**The request:**
Exactly reproduce the lines that follow.

**Information supplied:**
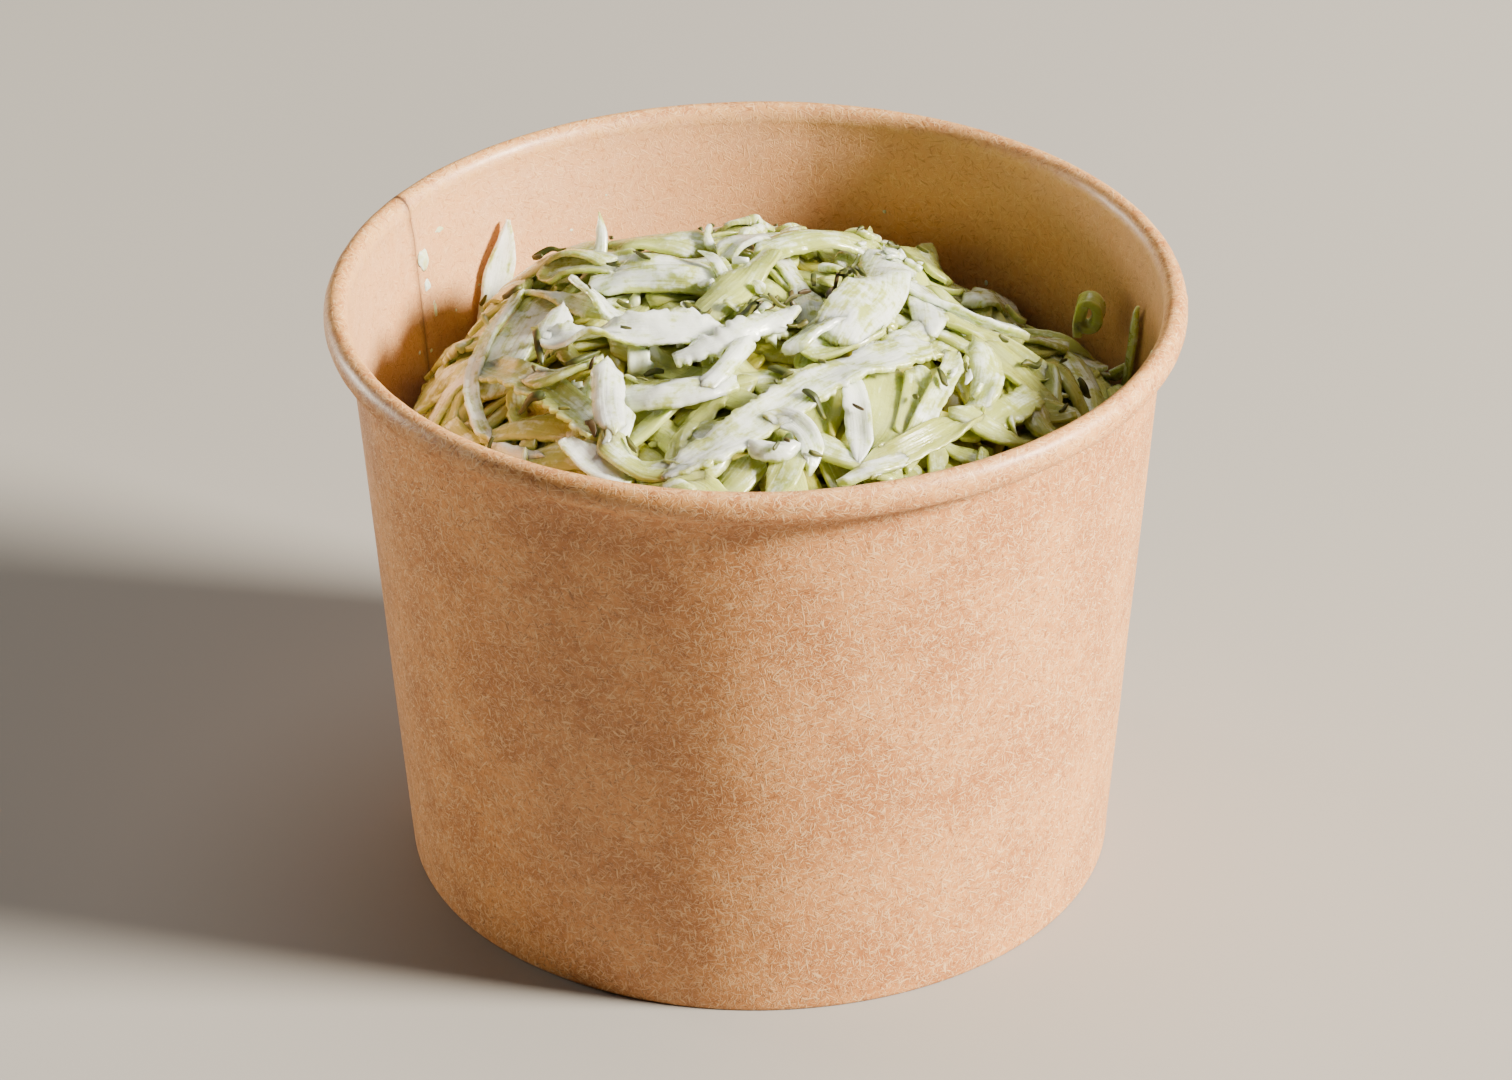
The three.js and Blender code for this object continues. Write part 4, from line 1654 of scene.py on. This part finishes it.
@dataclass
class Cabbage:
    """The cabbage: a packed core, strewn layers, placed shreds, crumbs and standing scraps."""

    pile: Pile
    cup: PaperCup
    skin: RibbonSkin
    finish: CabbageFinish = CabbageFinish()
    back_seed: int = 44
    back_count: int = 74
    back_gap: float = 5.0
    back_leaves: float = 0.18
    crumb_seed: int = 77
    core_levels: tuple[float, ...] = (20.0, 34.0, 42.0)
    core_columns: int = 128
    core_rings: int = 46
    ribbons: dict[str, list[Ribbon]] = field(
        default_factory=lambda: {"deep": [], "upper": [], "top": []}
    )

    def lay(self) -> None:
        """Lays every shred, from the lowest layer to the highest."""
        self._strew(Layer.DEEP)
        self._strew(Layer.UPPER)
        back, listed = enumerate(self._back_shreds(), 700), enumerate(TOP_SHREDS, 900)
        laid = [self.pile.drape(shred, seed, 0.45, 8, 1.6) for seed, shred in back]
        laid += [self.pile.drape(shred, seed, 0.32, 9) for seed, shred in listed]
        self.ribbons["top"] += [ribbon for ribbon in laid if ribbon is not None]
        self.ribbons["top"] += self._crumbs() + self._stand()
        self._strew(Layer.SCRAPS)
        self.pile.settle()

    def _strew(self, layer: Layer) -> None:
        """Strews one layer's shreds where the pile is lowest, or its scraps anywhere.

        Args:
            layer: which layer.
        """
        sizes, scraps, reach = layer.value, layer is Layer.SCRAPS, self.pile.heap.reach
        draw = random.Random(sizes.seed)
        kept = []
        for number in range(sizes.tries):
            spots = []
            for _ in range(7):
                radius = (reach - 1.0) * math.sqrt(draw.random())
                angle = draw.uniform(0, FULL_TURN)
                spots.append((radius * math.cos(angle), radius * math.sin(angle)))
            low = [self.pile.read(x, y) - self.pile.read(x, y, self.pile.form) for x, y in spots]
            x, y = spots[0 if scraps else int(np.argmin(low))]
            heading = draw.uniform(0, 360)
            length = draw.uniform(*sizes.length)
            bend = draw.gauss(0, 45)
            if math.hypot(x, y) / reach > 0.8 and not scraps:
                heading = math.degrees(math.atan2(y, x)) + 90 + draw.uniform(-25, 25)
                length = min(length, 15)
                bend = math.degrees(length / math.hypot(x, y))
            shred = Shred(
                x,
                y,
                heading,
                length,
                draw.uniform(*sizes.width),
                bend,
                coat=draw.uniform(*sizes.coat),
                tone=draw.uniform(*sizes.tone),
                tooth=draw.choice((0.1, 0.3, 0.8)),
                thickness=draw.uniform(0.5, 0.85),
                stiff=draw.randint(8, 26),
            )
            seed = sizes.seed * 10 + number
            laid = self.pile.drape(shred, seed, sizes.spacing, sizes.across, sizes.ceiling)
            kept += [laid] if laid is not None else []
        self.ribbons[sizes.store] += kept
        LOG.info("%s layer: %d shreds", layer.name.lower(), len(kept))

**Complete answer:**
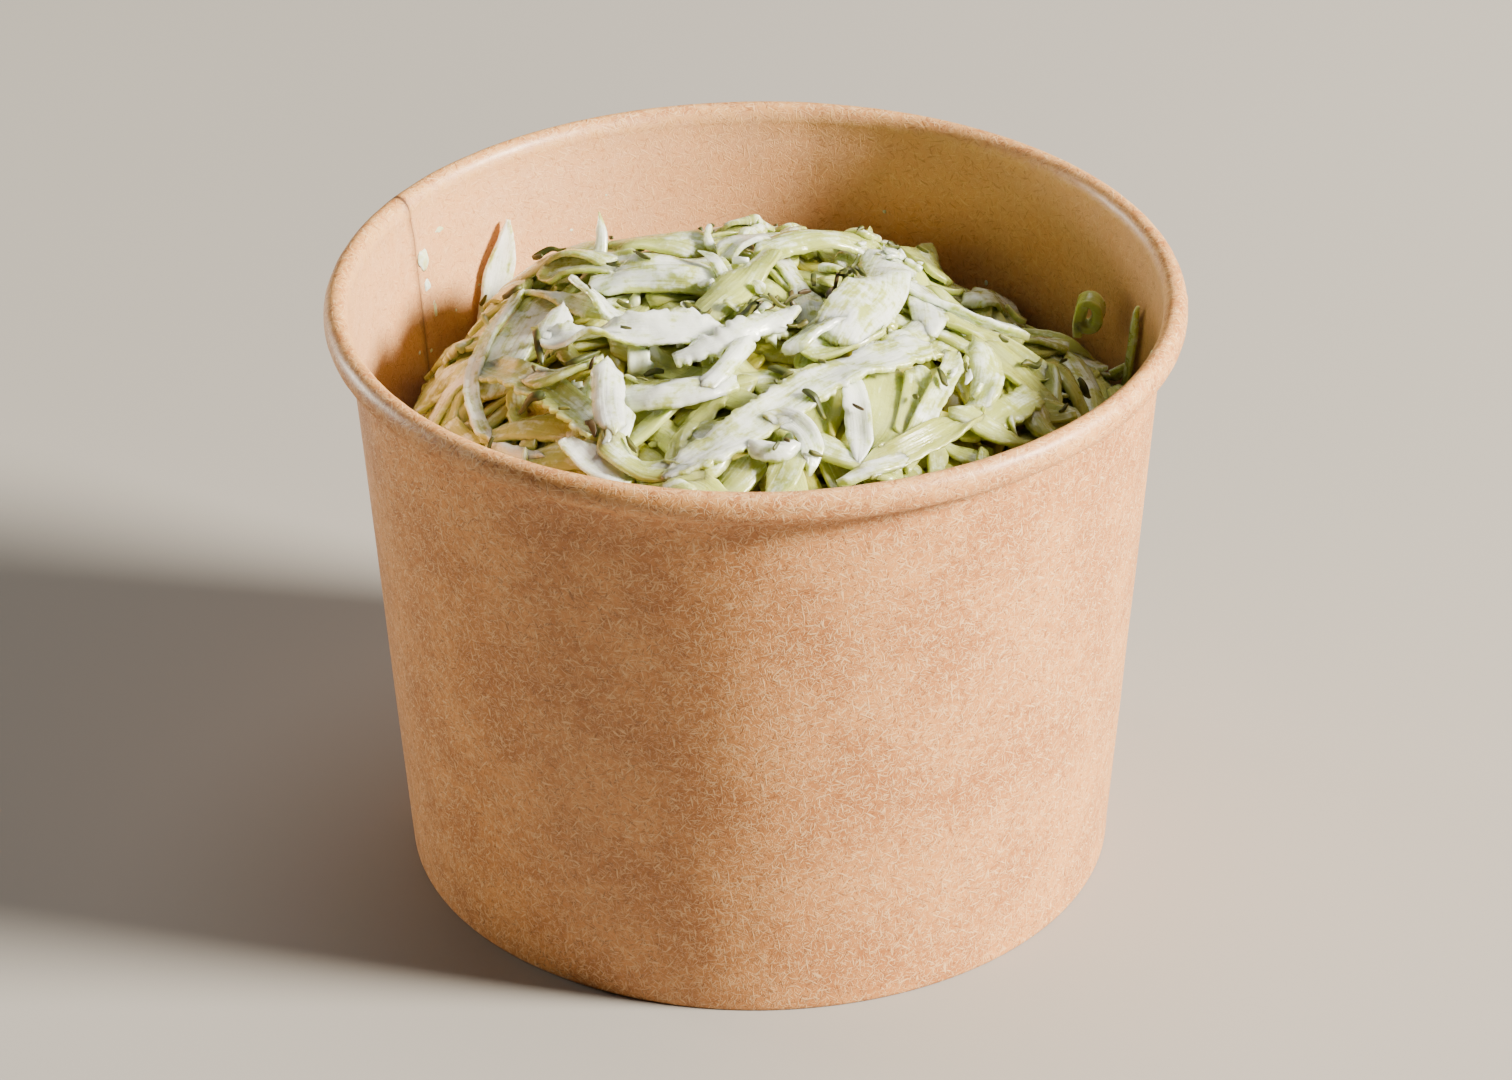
The three.js and Blender code for this object continues. Write part 4, from line 1654 of scene.py on. This part finishes it.
@dataclass
class Cabbage:
    """The cabbage: a packed core, strewn layers, placed shreds, crumbs and standing scraps."""

    pile: Pile
    cup: PaperCup
    skin: RibbonSkin
    finish: CabbageFinish = CabbageFinish()
    back_seed: int = 44
    back_count: int = 74
    back_gap: float = 5.0
    back_leaves: float = 0.18
    crumb_seed: int = 77
    core_levels: tuple[float, ...] = (20.0, 34.0, 42.0)
    core_columns: int = 128
    core_rings: int = 46
    ribbons: dict[str, list[Ribbon]] = field(
        default_factory=lambda: {"deep": [], "upper": [], "top": []}
    )

    def lay(self) -> None:
        """Lays every shred, from the lowest layer to the highest."""
        self._strew(Layer.DEEP)
        self._strew(Layer.UPPER)
        back, listed = enumerate(self._back_shreds(), 700), enumerate(TOP_SHREDS, 900)
        laid = [self.pile.drape(shred, seed, 0.45, 8, 1.6) for seed, shred in back]
        laid += [self.pile.drape(shred, seed, 0.32, 9) for seed, shred in listed]
        self.ribbons["top"] += [ribbon for ribbon in laid if ribbon is not None]
        self.ribbons["top"] += self._crumbs() + self._stand()
        self._strew(Layer.SCRAPS)
        self.pile.settle()

    def _strew(self, layer: Layer) -> None:
        """Strews one layer's shreds where the pile is lowest, or its scraps anywhere.

        Args:
            layer: which layer.
        """
        sizes, scraps, reach = layer.value, layer is Layer.SCRAPS, self.pile.heap.reach
        draw = random.Random(sizes.seed)
        kept = []
        for number in range(sizes.tries):
            spots = []
            for _ in range(7):
                radius = (reach - 1.0) * math.sqrt(draw.random())
                angle = draw.uniform(0, FULL_TURN)
                spots.append((radius * math.cos(angle), radius * math.sin(angle)))
            low = [self.pile.read(x, y) - self.pile.read(x, y, self.pile.form) for x, y in spots]
            x, y = spots[0 if scraps else int(np.argmin(low))]
            heading = draw.uniform(0, 360)
            length = draw.uniform(*sizes.length)
            bend = draw.gauss(0, 45)
            if math.hypot(x, y) / reach > 0.8 and not scraps:
                heading = math.degrees(math.atan2(y, x)) + 90 + draw.uniform(-25, 25)
                length = min(length, 15)
                bend = math.degrees(length / math.hypot(x, y))
            shred = Shred(
                x,
                y,
                heading,
                length,
                draw.uniform(*sizes.width),
                bend,
                coat=draw.uniform(*sizes.coat),
                tone=draw.uniform(*sizes.tone),
                tooth=draw.choice((0.1, 0.3, 0.8)),
                thickness=draw.uniform(0.5, 0.85),
                stiff=draw.randint(8, 26),
            )
            seed = sizes.seed * 10 + number
            laid = self.pile.drape(shred, seed, sizes.spacing, sizes.across, sizes.ceiling)
            kept += [laid] if laid is not None else []
        self.ribbons[sizes.store] += kept
        LOG.info("%s layer: %d shreds", layer.name.lower(), len(kept))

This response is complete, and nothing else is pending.